Shortly after the Christie's sale, we examined this painting under a microscope and in ultra violet light. We concluded that the signature was forged. Christie's in London were notified and agreed immediately to rescind the sale without any argument whatsoever. We delivered the painting to Christie's Dublin office where their agent, examining the back of the painting said that it was on period canvas. So convinced was he that he repeated this a number of times. The painting was recently lined and had an additional outer canvas applied over the lining canvas. This is a common procedure employed by a small number of conservators. However, we were astonished to find that Christie's expert was unable to tell the difference between a canvas that was no more than a couple of years old and a period canvas from the 1880s.

Photograph of a 'Frank O'Meara' forgery.

Forgery: O'Meara, 'Horses Grazing', oil on canvas 21 x 24 1/2 inches
.
Christie's, London, May 1989, unsold; Adams, Dublin, Oct.1990, unsold


Previously with an Irish dealer, this painting last appeared with Dreweatt Neate in their sale on the on the 14th July, 1999. We pointed out to the auctioneers that the painting carries an added signature and that it does not resemble the artist's style in any way.
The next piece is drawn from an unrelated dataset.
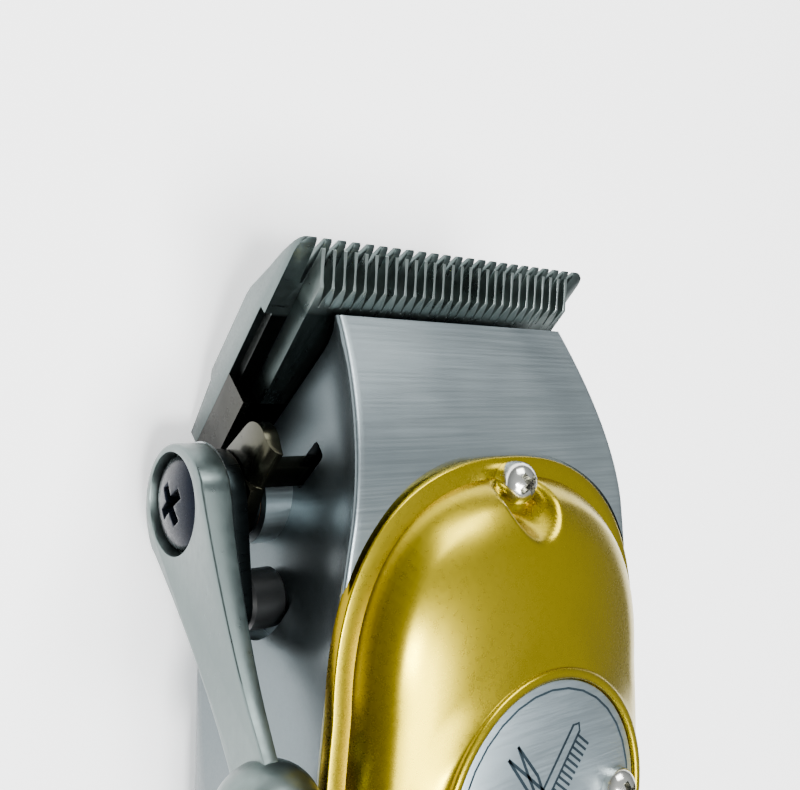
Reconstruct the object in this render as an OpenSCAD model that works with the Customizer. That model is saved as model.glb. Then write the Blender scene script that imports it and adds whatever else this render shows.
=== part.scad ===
// Hair clipper with an aluminium body, a domed top cover and a side taper lever.
// Blade forward along +Y, cover up along +Z, taper lever on the -X side.
// The origin is the middle of the flat underside.

/* [Body] */
// Width of the body at its widest
body_w = 50.8; // [48:0.1:60]
// Station of the widest section, ahead of the origin
widest_y = 30; // [26:1:34]
// Width of the nose at its front edge
nose_w = 36.6; // [35:0.2:42]
// Width of the tail where its round end starts
tail_w = 39.5; // [36:0.5:46]
// Length of the flat underside
flat_len = 104; // [96:1:108]
// How far the rear end stands behind the flat underside
tail_len = 10; // [8:1:40]
// Depth of the round rear end, seen from above
tail_round = 22; // [18:1:30]
// Height of the cover's seat above the underside
seat_z = 35.8; // [34:0.2:43]
// Wall of the body casting
wall = 2.2; // [1.8:0.1:3]
// Radius of the long edges along the underside
belly_r = 13; // [10:0.5:16]
// Depth of the hollow on each side of the nose
hollow_d = 2.5; // [1.5:0.1:3]

/* [Nose] */
// Angle between the cutting plane and the body's length
blade_tilt = 43; // [41:0.5:45]
// Tip line of the fixed blade, ahead of the origin
tip_y = 99.5; // [98.5:0.5:101]
// Height of the tip line above the underside
tip_z = 28; // [27:0.5:29]
// Set-back of the nose's front edge behind the tip line
nose_setback = 7.8; // [7:0.2:9]
// Fall of the nose from the cover's seat to its front edge
nose_drop = 8.5; // [7:0.5:9]
// Station where the nose starts to fall
roof_y = 69; // [67:0.5:71]
// Gap between the cutting plane and the body's blade face
blade_face_gap = 4; // [3.7:0.1:4.5]
// Length of the blade face behind the tip line
blade_face_len = 34; // [33:0.5:37]

/* [Cover] */
// Thickness of the cover's sheet
cover_t = 1.5; // [1.2:0.1:2]
// Front edge of the cover, ahead of the origin
cover_front_y = 76; // [74:0.5:77]
// Length of the cover's round front
cover_round = 26; // [23:0.5:28]
// Height of the dome above the flange
dome_h = 7.3; // [6.5:0.1:9]
// Width of the flat flange around the dome
flange_w = 2.3; // [2:0.1:3]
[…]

The painting was withdrawn.

These two paintings are recorded in various price indexes as genuine works by Frank O'Meara. Another forgery from the same period has reappeared on a number of occasions. This is a scene with a shepherd and a flock of sheep passing a a stone tower. It was sold in Dublin by Christie's in conjunction with
Hamilton Osborne King on the 26th May 1989, lot 328, 54x43cm. We have examined this painting and found that the signature is a forgery.